** start **
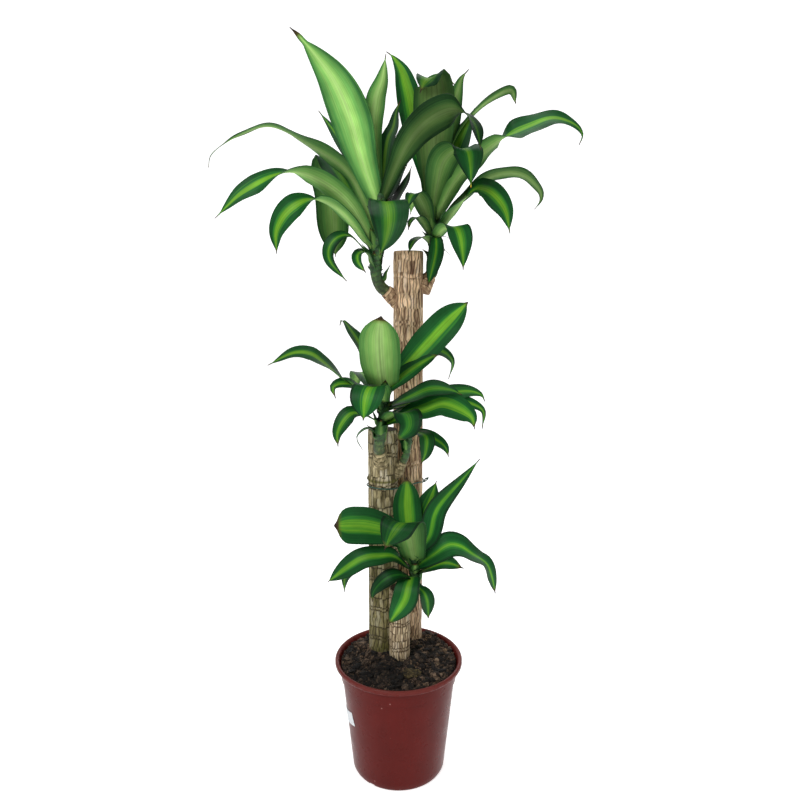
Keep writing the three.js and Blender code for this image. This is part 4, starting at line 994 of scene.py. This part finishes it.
def build_filling(material):
    """The soil: one mounded filling with a crumbly top."""
    bm = bmesh.new()
    tone = bm.verts.layers.float.new("tone")
    inside = POT["floor"] + GAP
    slack = POT["wall"] + 2 * GAP
    edge = POT["neck_radius"] - slack - 0.6
    profile = [
        (0.0, inside), (wall_radius(inside) - slack, inside),
        (POT["wall_top_radius"] - slack, POT["ledge_z"] + 1),
        (POT["ledge_radius"] - slack, POT["ledge_z"] + 3), (edge, SOIL_WALL_Z - 3.5),
    ]
    rows = len(profile) - 1 + SOIL_ROWS

    def place(corner, turn, v):
        row = round(v * rows)
        ahead = Vector((math.cos(turn), math.sin(turn), 0))
        if row < len(profile):
            radius, z = profile[row]
            return ahead * radius + Vector((0, 0, z))
        radius = (edge - 1.2) * (1 - (row - len(profile) + 1) / SOIL_ROWS)
        spot = ahead * radius
        grit = noise.fractal(spot * 0.16, 0.8, 2.1, 5)
        clod = clods(spot)
        corner[tone] = 0.2 * grit + 0.12 * clod
        rough = smoothstep(edge - 1.2 - radius, 0, 6)
        return spot + Vector((0, 0, soil_height(spot.x, spot.y) + rough * (3.4 * grit + 4.4 * clod)))

    add_tube(bm, SOIL_COLUMNS, rows, place)
    finish_piece(bm, "soil_filling", [material], "soil", "soil", sharp=1.2)


def build_chips(sizes, material):
    """Chips of bark lying on the soil, clear of the canes, some larger and a few pale."""
    bm = bmesh.new()
    tone = bm.verts.layers.float.new("tone")
    chance = random.Random(sizes.seed + 5)
    laid = 0
    while laid < sizes.soil_chips:
        radius, turn = CHIP_REACH * math.sqrt(chance.random()), chance.uniform(0, 2 * math.pi)
        x, y = radius * math.cos(turn), radius * math.sin(turn)
        middles = [(cane_middle(cane, CHIP_Z).to_2d(), cane["radius"]) for cane in CANES.values()]
        if any((Vector((x, y)) - middle).length < wide + 2 for middle, wide in middles):
            continue
        laid += 1
        size = chance.choice(CHIP_SIZES) * chance.uniform(0.7, 1.2)
        if laid % 40 == 0:
            size *= 1.5
        size = min(size, CHIP_LIMIT - radius)
        stretch = Vector((1.0, chance.uniform(0.5, 0.9), chance.uniform(0.3, 0.65)))
        spin = Matrix.Rotation(chance.uniform(0, FULL_TURN), 3, "Z")
        spin @= Matrix.Rotation(chance.uniform(-0.7, 0.7), 3, "X")
        shade = chance.choice(CHIP_SHADES) + chance.uniform(-0.03, 0.03)
        if laid % 70 == 0:
            shade = 0.3
        middle = Vector((x, y, soil_height(x, y) + 0.15 * size + 4.0 * clods(Vector((x, y, 0)))))
        for corner in bmesh.ops.create_icosphere(bm, subdivisions=1, radius=1.0)["verts"]:
            bulge = 1 + 0.28 * chance.uniform(-1, 1)
            corner.co = (spin @ (corner.co * bulge * size * stretch) + middle) * MM
            corner[tone] = shade
    finish_piece(bm, "soil_chips", [material], "soil", "soil", sharp=0.5)


def build_moss(material):
    """A low tufted clump of moss on the soil."""
    bm = bmesh.new()
    tone = bm.verts.layers.float.new("tone")
    x, y = MOSS["place"]
    middle = Vector((x, y, soil_height(x, y)))
    stretch = Vector((MOSS["radius"], 0.75 * MOSS["radius"], MOSS["height"]))
    for corner in bmesh.ops.create_icosphere(bm, subdivisions=4, radius=1.0)["verts"]:
        tufts = noise.fractal(corner.co * 2.4, 0.7, 2.1, 4)
        corner[tone] = 0.12 * tufts
        corner.co = (middle + corner.co * (1 + 0.3 * tufts) * stretch) * MM
    finish_piece(bm, "moss_clump", [material], "soil", "soil", sharp=1.2)


# ---- pot

def build_pot(material):
    """The pot: the frame's own moulding, merged, cut finer round and up its wall, and brought out to
    true circles."""
    bm = bmesh.new()
    bm.from_mesh(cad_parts["pot"].data)
    bmesh.ops.remove_doubles(bm, verts=bm.verts, dist=1e-6)
    facet = 2 * math.pi / POT["sides"]
    parts, levels = 4, 12
    turns = [cut * facet / parts for cut in range(POT["sides"] // 2 * parts) if cut % parts]
    cuts = [((0, 0, 0), (-math.sin(turn), math.cos(turn), 0)) for turn in turns]
    cuts += [((0, 0, POT["ledge_z"] * level / levels * MM), (0, 0, 1)) for level in range(1, levels)]
    for middle, facing in cuts:
        bmesh.ops.bisect_plane(
            bm, geom=[*bm.verts, *bm.edges, *bm.faces], plane_co=middle, plane_no=facing, dist=1e-7)
    for corner in bm.verts:
        turn = math.atan2(corner.co.y, corner.co.x)
        grow = math.cos(turn % facet - facet / 2) / math.cos(facet / 2)
        corner.co.xy *= grow
    bmesh.ops.dissolve_degenerate(bm, edges=bm.edges, dist=1e-7)
    finish_piece(bm, "nursery_pot", [material], "pot", "pot", sharp=0.75)


# ---- stage

def build_sweep():
    """A pale paper floor that bends up into a backdrop."""
    bend, rise = SWEEP["bend"], SWEEP["bend"] * math.pi / 2
    flat = SWEEP["near"] + SWEEP["far"]

    def place(corner, u, v):
        run = v * (flat + rise + SWEEP["high"])
        x = (u - 0.5) * SWEEP["wide"]
        if run < flat:
            return Vector((x, run - SWEEP["near"], 0)) / MM
        turn = min(run - flat, rise) / bend
        up = max(run - flat - rise, 0.0)
        return Vector((x, SWEEP["far"] + bend * math.sin(turn), bend * (1 - math.cos(turn)) + up)) / MM

    bm = bmesh.new()
    add_sheet(bm, 2, 90, place)
    paper = plain_material("pale studio paper", "#F9F9F9", 0.9, 25, 0.0, vary=0.005, glow=0.68)
    sweep = make_object(bm, "studio_sweep", [paper], math.pi)


def add_light(name, energy, size, place, aim):
    """A soft square light that looks at a point."""
    light = bpy.data.lights.new(f"{name}_light", "AREA")
    light.energy = energy
    light.size = size
    lamp = bpy.data.objects.new(f"{name}_light", light)
    lamp.location = place
    lamp.rotation_euler = (Vector(aim) - Vector(place)).to_track_quat("-Z", "Y").to_euler()
    bpy.context.scene.collection.objects.link(lamp)


def add_camera(scene):
    """The camera, in front of the plant and a little above its middle."""
    lens = bpy.data.cameras.new("camera")
    lens.sensor_width = CAMERA["sensor"]
    lens.lens = CAMERA["focal"] / CAMERA["picture"] * CAMERA["sensor"]
    lens.shift_x = CAMERA["shift"] / CAMERA["picture"]
    lens.clip_start = 0.05
    lens.clip_end = 50
    camera = bpy.data.objects.new("camera", lens)
    camera.location = CAMERA["place"]
    camera.rotation_euler = (math.radians(90 - CAMERA["pitch"]), 0.0, 0.0)
    scene.collection.objects.link(camera)
    bpy.context.scene.camera = camera


# ---- operators

class CORNPLANT_OT_stage(bpy.types.Operator):
    """Adds the pale floor and backdrop, the soft studio lights and the camera"""

    bl_idname = "cornplant.stage"
    bl_label = "Stage, lights and camera"

    def execute(self, context):
        scene = context.scene
        scene.view_settings.view_transform = "Standard"
        build_sweep()
        for light in LIGHTS:
            add_light(**light)
        scene.world = bpy.data.worlds.new("studio white")
        scene.world.use_nodes = True
        tree = scene.world.node_tree
        join(tree, tree.nodes["Background"], Color=WHITE, Strength=0.22)
        add_camera(scene)
        return {"FINISHED"}


class CORNPLANT_OT_pot(bpy.types.Operator):
    """Adds the nursery pot and finishes the blank label on it"""

    bl_idname = "cornplant.pot"
    bl_label = "Nursery pot and label"

    def execute(self, context):
        build_pot(pot_material(tuple(context.scene.corn_plant_colours.pot)))
        finish_node("pot_label", plain_material("coated label paper", "#D5DADD", 0.5, 2, 0.05))
        return {"FINISHED"}


class CORNPLANT_OT_soil(bpy.types.Operator):
    """Adds the soil filling, the bark chips on it and a clump of moss"""

    bl_idname = "cornplant.soil"
    bl_label = "Potting soil"

    def execute(self, context):
        build_filling(soil_material("damp peat", "#0E0A07", "#33261C", "#7A624B"))
        chips = soil_material("composted bark", "#120C08", "#3A2A1E", "#766250")
        build_chips(context.scene.corn_plant_sizes, chips)
        build_moss(soil_material("dry moss", "#2A2411", "#5A4C2C", "#8E7A4C"))
        return {"FINISHED"}


class CORNPLANT_OT_canes(bpy.types.Operator):
    """Adds the three canes with their bark, cut tops and collars"""

    bl_idname = "cornplant.canes"
    bl_label = "Canes"

    def execute(self, context):
        light = tuple(context.scene.corn_plant_colours.bark)
        cut = cut_wood_material()
        barks = {
            "tall": bark_material("brown cane bark", light, linear("#6C4A36"), 0.12, 0.3),
            "mid": bark_material("grey cane bark", linear("#CCBB90"), linear("#453A24"), 0.55, 1.3),
            "short": bark_material("pale cane bark", linear("#E4CDA4"), linear("#634A34"), 0.1, 0.2),
        }
        for name in CANES:
            build_cane(name, context.scene.corn_plant_sizes, barks[name], cut)
        return {"FINISHED"}


class CORNPLANT_OT_shoots(bpy.types.Operator):
    """Adds the five leafy shoots with their stems"""

    bl_idname = "cornplant.shoots"
    bl_label = "Leafy shoots"

    def execute(self, context):
        colours = context.scene.corn_plant_colours
        stripe, margin = tuple(colours.leaf_stripe), tuple(colours.leaf_margin)
        pale, under = tuple(colours.under_stripe), tuple(colours.under_margin)
        upper = [
            (0.04, stripe), (0.2, "#549628"), (0.34, "#2F782A"),
            (0.52, margin), (0.93, margin), (1.0, "#12341A"),
        ]
        lower = [
            (0.05, pale), (0.32, "#82AE5A"), (0.58, "#629349"),
            (0.85, under), (0.95, under), (1.0, "#2C582B"),
        ]
        upper_face = leaf_material("waxy striped leaf", stops_of(upper), rough=0.4, gloss=0.14, relief=0.35)
        under_face = leaf_material("matte leaf underside", stops_of(lower), rough=0.6, gloss=0.08,
                                   relief=0.45)
        stem_skin = stem_material()
        for name in SHOOTS:
            build_shoot(name, context.scene.corn_plant_sizes, [upper_face, under_face], stem_skin)
        return {"FINISHED"}


class CORNPLANT_OT_tie(bpy.types.Operator):
    """Finishes the coated wire that ties the canes"""

    bl_idname = "cornplant.tie"
    bl_label = "Tie wire"

    def execute(self, context):
        finish_node("tie_wire", plain_material("vinyl coated wire", "#1F4A3A", 0.45, 3.333, 0.1))
        return {"FINISHED"}


class CORNPLANT_PT_panel(bpy.types.Panel):
    bl_idname = "CORNPLANT_PT_panel"
    bl_label = "Potted corn plant"
    bl_space_type = "VIEW_3D"
    bl_region_type = "UI"
    bl_category = "Corn plant"

    def draw(self, context):
        layout = self.layout
        for group in (context.scene.corn_plant_sizes, context.scene.corn_plant_colours):
            box = layout.box()
            for name in group.__annotations__:
                box.prop(group, name)
        for operator in OPERATORS:
            layout.operator(operator.bl_idname)


OPERATORS = (
    CORNPLANT_OT_stage, CORNPLANT_OT_pot, CORNPLANT_OT_soil, CORNPLANT_OT_canes, CORNPLANT_OT_shoots,
    CORNPLANT_OT_tie,
)
CLASSES = (CornPlantSizes, CornPlantColours, *OPERATORS, CORNPLANT_PT_panel)


def register():
    for item in CLASSES:
        bpy.utils.register_class(item)
    bpy.types.Scene.corn_plant_sizes = bpy.props.PointerProperty(type=CornPlantSizes)
    bpy.types.Scene.corn_plant_colours = bpy.props.PointerProperty(type=CornPlantColours)


def unregister():
    del bpy.types.Scene.corn_plant_colours
    del bpy.types.Scene.corn_plant_sizes
    for item in reversed(CLASSES):
        bpy.utils.unregister_class(item)


def main():
    register()
    for operator in OPERATORS:
        group, name = operator.bl_idname.split(".")
        result = getattr(getattr(bpy.ops, group), name)()
        if result != {"FINISHED"}:
            raise RuntimeError(f"{operator.bl_label} did not finish")


if __name__ == "__main__":
    main()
** end **
> [What this task involves] Select and copy every line of the material that holds the string "three".

> [Full output]
Keep writing the three.js and Blender code for this image. This is part 4, starting at line 994 of scene.py. This part finishes it.
    """Adds the three canes with their bark, cut tops and collars"""